Cadre théorique
Comment réussir la
requalification d’un site industriel ?
La dimension de requalification du site industriel de Meneba est un élément important en ce concerne les stratégies de design urbain. Requalifier un site implique la conservation de certains éléments originaux du site industriel qui sont transformés afin d’accueillir de nouvelles fonctions.
Les bâtiments industriels se trouvant dans le complexe Meneba ont un caractère architectural particulier et sont porteurs d’un héritage culturel, historique et économique d’importance par leur rôle dans le développement de la région. Ainsi, de nombreux bâtiments de l’ancien complexe industriel sont classés en tant que monument historique par la municipalité et nécessitent des interventions particulières afin d’être requalifiés. Les promoteurs disent reconnaître ces valeurs et souhaitent en faire « la base du réaménagement ».

Un juste balant doit être atteint entre préservation et mise en valeur de ce patrimoine et intervention et adaptation au nouveau contexte urbain et aux nouvelles fonctions. Cette réflexion doit s’effectuer dans la relation avec le bâti et avec le milieu environnant.
Relation avec le milieu
La relation avec le milieu constitue un élément important afin d’assurer le succès d’une requalification industrielle. Les promoteurs doivent prendre en compte l’insertion de leur projet dans le tissu urbain existant. Historiquement, le complexe industriel Meneba ainsi que de nombreux autres complexes industriels voisins se sont développés en relation avec la rivière Zaan qu’ils longent, indépendamment des terres agricoles avoisinantes. Alors que d’autres stratégies d’aménagement permettent d’assurer le lien entre le projet immobilier et le milieu bâti environnant, la requalification et du complexe Meneba doit se faire en conservant cette relation fondatrice entre le cadre bâti et la rivière Zaan. Ce lien fort doit être conservé malgré les nouveaux usages du site.

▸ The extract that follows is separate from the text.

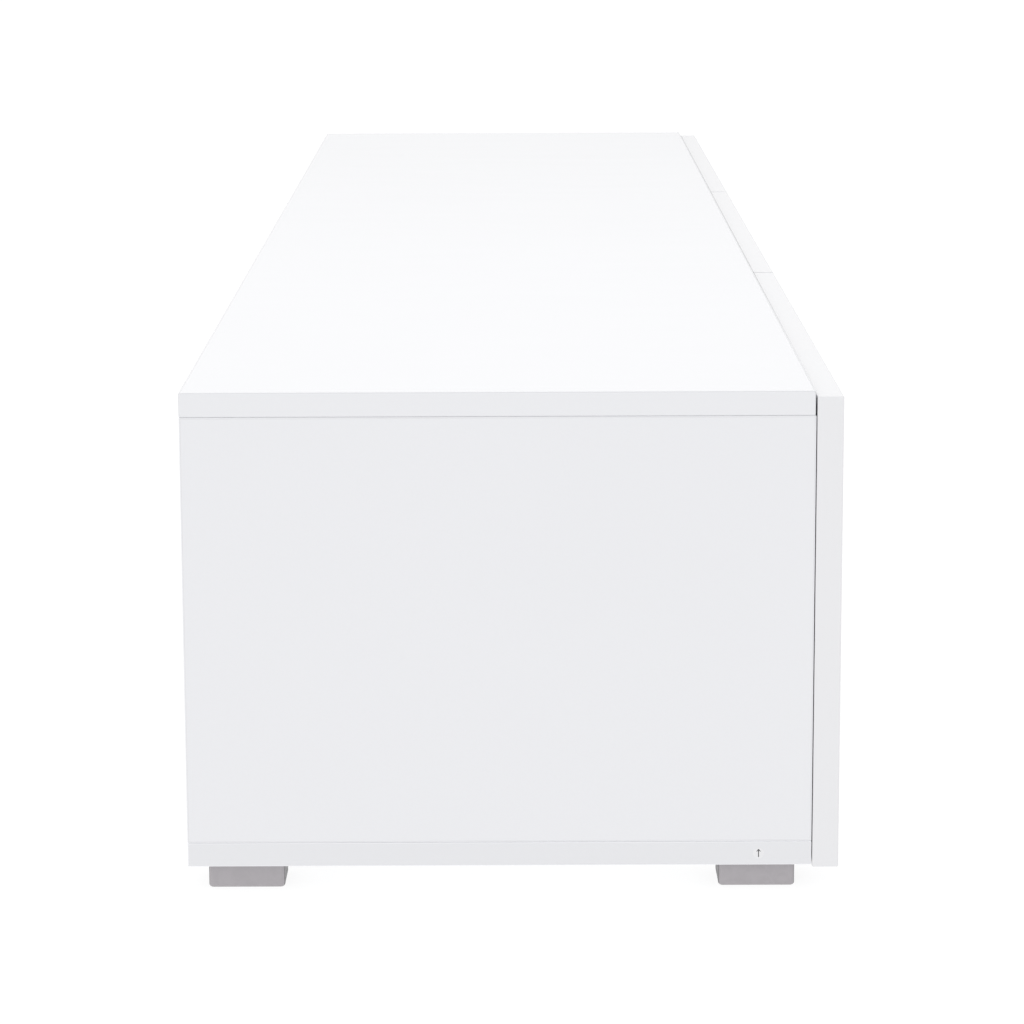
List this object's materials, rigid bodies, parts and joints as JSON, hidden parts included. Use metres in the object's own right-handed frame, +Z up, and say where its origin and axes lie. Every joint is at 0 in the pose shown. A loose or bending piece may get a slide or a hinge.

L'ouvrage Advances in Landscape Architecture, paru en 2013, propose douze principes clés afin de réaliser un développement durable des rives urbaines (Timur, 2013). Plusieurs portent sur le processus de développement du projet. Les principes 1 à 5 porte surtout sur la dimension spatiale du projet tandis que les principes 9 et 10 sont axés sur le temporalité.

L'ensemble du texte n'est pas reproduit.